◆ Work required:
Pull out of the data below the stretch of lines bounded by the one containing "const chunk = new THREE.Group();" and the one containing "in imported if", both bounds included, unchanged.

◆ Data block:
(begin)

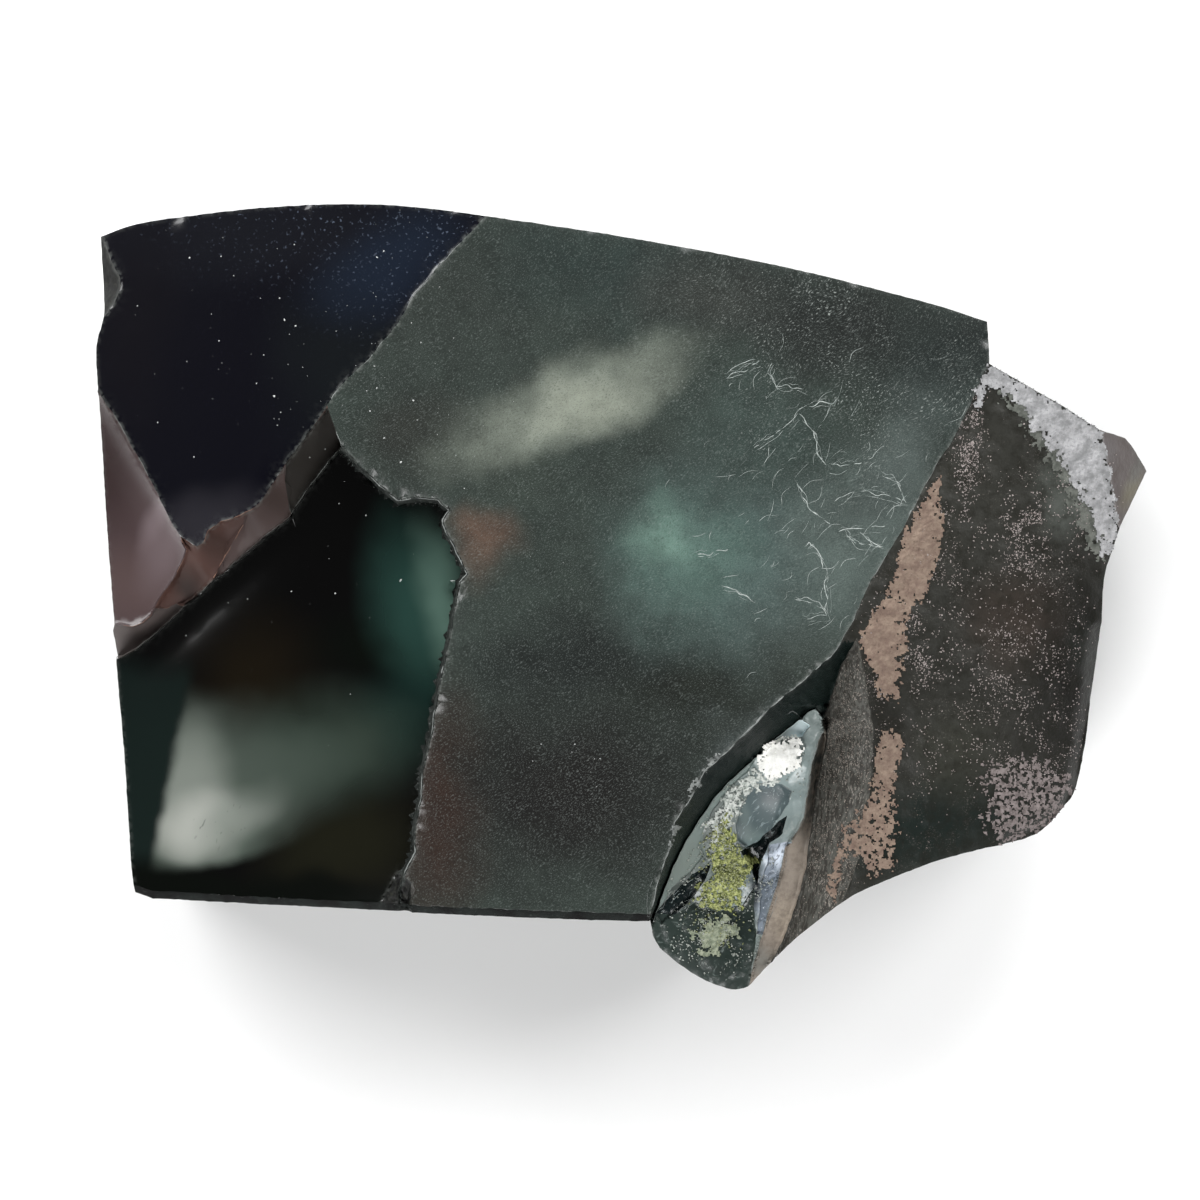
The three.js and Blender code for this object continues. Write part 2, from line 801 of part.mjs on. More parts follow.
// Breaks the block down, face by face. Corners outside the rim only close an outline.
function glassChunk() {
  const wallFoot = [
    ...GULLY,
    ...WALL_FOOT.slice(1).map(([x, y]) => [x, y, hollowFace(x, y)]),
  ];
  let body = roughBlock();
  for (const scar of SCARS_BELOW) body = strike(body, scar, BALL_DETAIL.scar);
  const everywhere = [
    [-100, -80],
    [100, -80],
    [100, 80],
    [-100, 80],
  ];
  body = breakDown(body, everywhere, topFace, CELL.top);
  body = breakDown(
    body,
    [[-16.4, 77.3], ...RIDGE, ...DUSK_LIP.slice(1), ...SCOOP_CREST.slice(1), [-99, 80]],
    duskFace,
    CELL.dusk,
  );
  body = breakDown(
    body,
    [...SCOOP_CREST.toReversed(), ...SCOOP_FLOOR_EDGE.slice(1)],
    scoopFace,
    CELL.scoop,
  );
  body = breakDown(
    body,
    [...DUSK_LIP, ...SCOOP_FLOOR_EDGE.slice(1), ...BASIN_CREST, [-51.8, 31.2]],
    ledgeFace,
    CELL.ledge,
  );
  body = breakDown(body, [...BASIN_CREST, ...CHIPPED_STEP.slice(1), [-100, -62]], basinFace, CELL.basin);
  body = breakDown(
    body,
    [...SKIN_CREST, ...TOP_LIP.slice(1), [0, -80], [110, -80], [110, 60], [65.2, 60]],
    skinFace,
    CELL.skin,
  );
  body = slope(
    body,
    spaced(TOP_LIP, STEPS.wall, (x, y) => topFace(x, y) - WALL_LIP_DROP),
    spaced(wallFoot, STEPS.wall),
  );
  body = breakDown(
    body,
    [...beside(WALL_FOOT, -0.3), [3, -60], [0, -76], ...CREVICE.slice(1).toReversed()],
    hollowFace,
    CELL.hollow,
  );
  body = slope(
    body,
    spaced(HOLLOW_RIDGE, STEPS.ridge, hollowFace),
    spaced(CREVICE, STEPS.ridge),
  );
  body = slope(
    body,
    spaced(SKIN_FOLD, STEPS.fold, (x, y) => skinFace(x, y) - FOLD_DROP),
    spaced(beside([...GULLY, ...CREVICE.slice(1)], -2 * CUT_OVERLAP), STEPS.fold),
  );
  body = breakDown(body, [...TIP_CREST, [104, 8], [104, 34]], tipFace, CELL.tip);
  body = bevel(body, RIM_EDGE.frontTop, topFace, FRONT_BEVEL);
  body = bevel(body, RIM_EDGE.frontBasin, basinFace, FRONT_BEVEL);
  body = bevel(body, RIM_EDGE.flank, skinFace, FLANK_BEVEL);
  const cornerChip = [...LEFT_CHIP, [-99, 46], [-99, 67]];
  body = breakDown(body, cornerChip, chipFace(duskFace, LEFT_CHIP), CELL.chip);
  const edgeChip = [...FOOT_CHIP, [-39, -60]];
  body = breakDown(body, edgeChip, chipFace(topFace, FOOT_CHIP.slice(0, 3)), CELL.chip);
  for (const [x, y, width] of NICKS) {
    const nick = { at: [x, y, topFace(x, y) + NICK_LIFT * width], radius: width / 2 };
    body = strike(body, nick, BALL_DETAIL.nick);
  }
  return withoutSplinters(body);
}

// A solid as a geometry with flat faces
function facetedGeometry(made) {
  const flat = asGeometry(made).toNonIndexed();
  flat.computeVertexNormals();
  return flat;
}

const chunk = new THREE.Group();
const glass = new THREE.MeshStandardMaterial({
  color: GLASS_COLOUR,
  roughness: GLASS_ROUGHNESS,
  metalness: 0,
  flatShading: true,
});
const body = new THREE.Mesh(facetedGeometry(glassChunk()), glass);
body.name = "glass_chunk";
chunk.add(body);

export default chunk;
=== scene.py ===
import math
import random

import bmesh
import bpy
import numpy as np
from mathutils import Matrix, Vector, noise
from mathutils.bvhtree import BVHTree
from mathutils.geometry import delaunay_2d_cdt


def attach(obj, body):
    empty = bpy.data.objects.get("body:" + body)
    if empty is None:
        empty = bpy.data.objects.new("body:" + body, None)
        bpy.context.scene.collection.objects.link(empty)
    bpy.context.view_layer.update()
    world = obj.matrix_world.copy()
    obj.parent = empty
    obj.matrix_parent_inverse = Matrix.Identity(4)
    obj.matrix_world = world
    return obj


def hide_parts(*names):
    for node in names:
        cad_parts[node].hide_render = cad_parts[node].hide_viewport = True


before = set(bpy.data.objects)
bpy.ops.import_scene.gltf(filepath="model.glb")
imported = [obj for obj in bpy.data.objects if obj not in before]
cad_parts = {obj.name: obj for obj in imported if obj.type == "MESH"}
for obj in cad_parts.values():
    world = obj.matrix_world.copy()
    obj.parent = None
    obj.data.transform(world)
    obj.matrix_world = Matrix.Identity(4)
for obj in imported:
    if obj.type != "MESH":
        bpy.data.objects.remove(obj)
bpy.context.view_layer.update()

# The rim of the chunk
# One broken piece of a thick cake of furnace glass, lying on its cast underside.
# Its rim in plan, in millimetres and anticlockwise, one side at a time: the back is the curved
# outer wall of the mould, and all other sides are where the cake was broken up with a hammer.

# All sizes are in millimetres, but for those of the floor, the light and the camera, in metres
MM = 0.001
RIM_SPACING = 0.8
ROUGH = 0.22
ROUGH_GRAIN = 1.6
RIM_ROUGH = 0.1
RIM_GRAIN = 0.9
WAVER_SEED = 58

rim_sides = [
    # name, whether round, the foot's share of the rim's size, height of the undercut, points
    ("cast wall", True, 0.97, 20, [
        (64.5, 49.4), (53.2, 53.0), (28.0, 59.3), (-0.8, 64.7), (-24.8, 68.3), (-38.0, 70.1),
        (-51.2, 70.7), (-65.6, 70.1), (-76.4, 69.0), (-87.4, 67.5), (-94.2, 65.2)]),
    ("broken wall", True, 0.94, 22, [
        (-94.2, 65.2), (-93.9, 56.0), (-93.5, 51.0), (-94.8, 44.9), (-94.2, 34.0), (-93.4, 17.9),
        (-92.4, 3.5), (-91.7, -4.4)]),
    ("broken wall", False, 0.95, 18, [
        (-91.7, -4.4), (-92.2, -5.6), (-91.6, -10.2), (-91.2, -18.1), (-90.1, -34.0),
        (-89.2, -48.5), (-88.6, -53.0)]),
    ("broken wall", False, 0.93, 24, [
        (-88.6, -53.0), (-85.4, -54.1), (-65.6, -55.0), (-39.5, -55.9), (-18.8, -56.8),
        (-4.4, -57.3), (4.6, -57.5)]),
    ("broken wall", True, 0.8, 17, [
        (4.6, -57.5), (5.8, -62.2), (9.1, -65.6), (13.0, -68.3), (16.4, -70.0), (20.0, -70.9),
        (22.5, -70.3)]),
    ("broken wall", True, 0.85, 24, [
        (22.5, -70.3), (27.1, -65.4), (31.6, -60.9), (37.0, -56.4), (42.4, -52.8), (49.6, -49.8),
        (56.8, -47.2), (64.0, -45.4), (70.2, -44.2)]),
    ("broken wall", True, 0.88, 20, [
        (70.2, -44.2), (73.6, -43.3), (76.6, -41.7), (80.2, -38.0), (82.5, -34.4), (84.2, -25.3),
        (84.9, -18.1), (86.3, -6.0), (86.7, 3.5), (88.0, 8.4)]),
    ("broken wall", False, 0.84, 19, [
        (88.0, 8.4), (89.5, 13.0), (92.2, 18.3), (94.8, 23.3), (92.1, 27.3), (90.4, 29.1),
        (85.2, 30.5)]),
    ("broken wall", False, 0.88, 24, [
        (85.2, 30.5), (78.4, 34.6), (69.4, 39.5), (64.9, 42.0), (64.8, 45.8), (64.5, 49.4)]),
]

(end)

◆ Worked solution:
const chunk = new THREE.Group();
const glass = new THREE.MeshStandardMaterial({
  color: GLASS_COLOUR,
  roughness: GLASS_ROUGHNESS,
  metalness: 0,
  flatShading: true,
});
const body = new THREE.Mesh(facetedGeometry(glassChunk()), glass);
body.name = "glass_chunk";
chunk.add(body);

export default chunk;
=== scene.py ===
import math
import random

import bmesh
import bpy
import numpy as np
from mathutils import Matrix, Vector, noise
from mathutils.bvhtree import BVHTree
from mathutils.geometry import delaunay_2d_cdt


def attach(obj, body):
    empty = bpy.data.objects.get("body:" + body)
    if empty is None:
        empty = bpy.data.objects.new("body:" + body, None)
        bpy.context.scene.collection.objects.link(empty)
    bpy.context.view_layer.update()
    world = obj.matrix_world.copy()
    obj.parent = empty
    obj.matrix_parent_inverse = Matrix.Identity(4)
    obj.matrix_world = world
    return obj


def hide_parts(*names):
    for node in names:
        cad_parts[node].hide_render = cad_parts[node].hide_viewport = True


before = set(bpy.data.objects)
bpy.ops.import_scene.gltf(filepath="model.glb")
imported = [obj for obj in bpy.data.objects if obj not in before]
cad_parts = {obj.name: obj for obj in imported if obj.type == "MESH"}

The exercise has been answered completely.